BRUNSWICK, Maine — On a Saturday in Brunswick, athletes warm up for the day's track and field meet at Bowdoin College. In a field full of athletic standouts, from Fort Kent to Massachusetts, Bowdoin senior Anne McKee leads the pack of runners in the five thousand meter race.
As a kid in Hallowell, Anne was bitten by the running bug early - during her first fun run. "We always ran as a family," says Anne's father, Walt McKee. "She picked it up in middle school and was a real star throughout high school and came to Bowdoin and has run all four seasons." It's not unusual to see Walt McKee on the sidelines cheering his daughter on as she runs in her main event.
While Anne spends hours a day training for her Bowdoin track meets, she has also traveled the world running ultra marathons (those are the ones that go up mountainsides) and, that's just for fun.
"Runners can be very tough on themselves and I think high-level playing musicians can be too," says Anne's coach, Peter Slovenski. Anne would know. Mountains aside, she admits her biggest challenge came this fall when she performed the first movement of the Brahms Violin Concerto - an incredibly complex piece.
"To be a great violinist you have to practice all the time and so every single day; even when you're on vacation; even when you're in the Bahamas you bring your violin and you practice," says Walt about his daughter's dedication. Just after finishing first in her 5K, she's in the stairwell of the field house practicing violin, because in just thirty minutes, Anne will take on her next event: playing the National Anthem.
"Somewhere around catching the 2.7 mile mark she will have given everything she's got and then you have to learn to go another quarter mile or half a mile even after you've given everything you've got," says Coach Slovenski. Just minutes after Anne has given everything she's got and then some - she gives a little more.
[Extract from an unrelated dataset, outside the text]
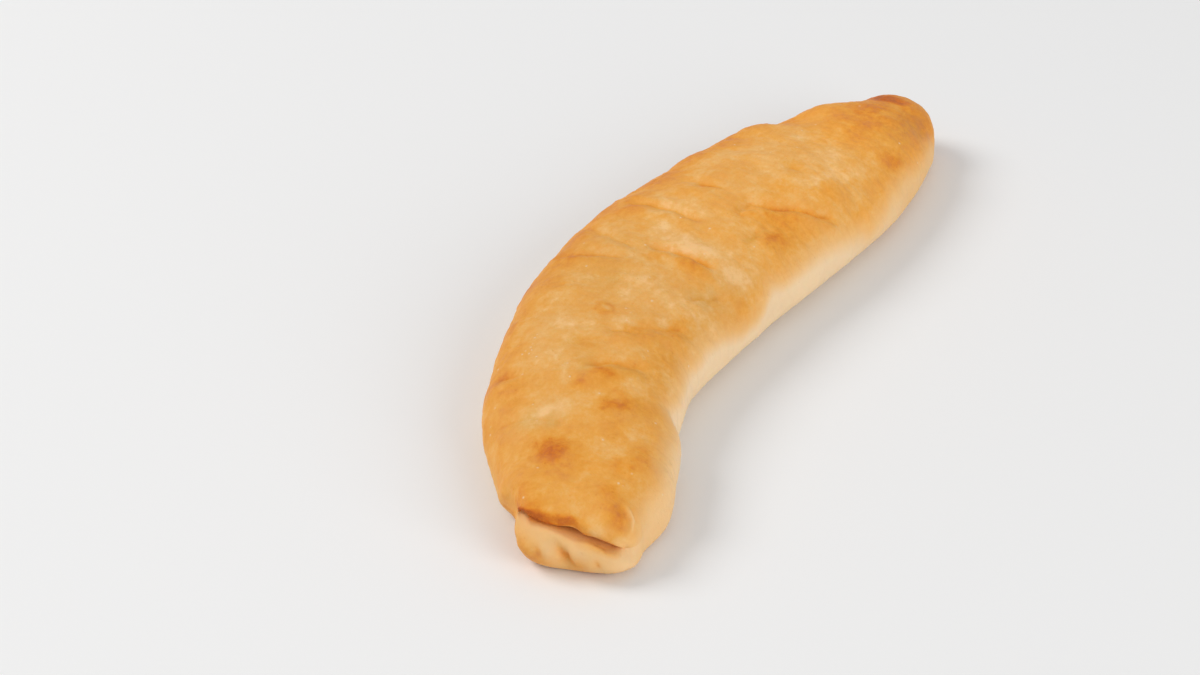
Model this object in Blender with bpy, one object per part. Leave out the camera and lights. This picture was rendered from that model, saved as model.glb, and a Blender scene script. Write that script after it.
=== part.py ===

"Coach Slovenski tries to make us really good athletes for Bowdoin College and represent the school really well, but also tries to make us become really great American citizens," says Anne. "So the way he has nurtured me into this program of having a live National Anthem played at all the home meets has been really special for me as a member of the team, but also just playing the violin and having it ring through the field house is a pretty special thing."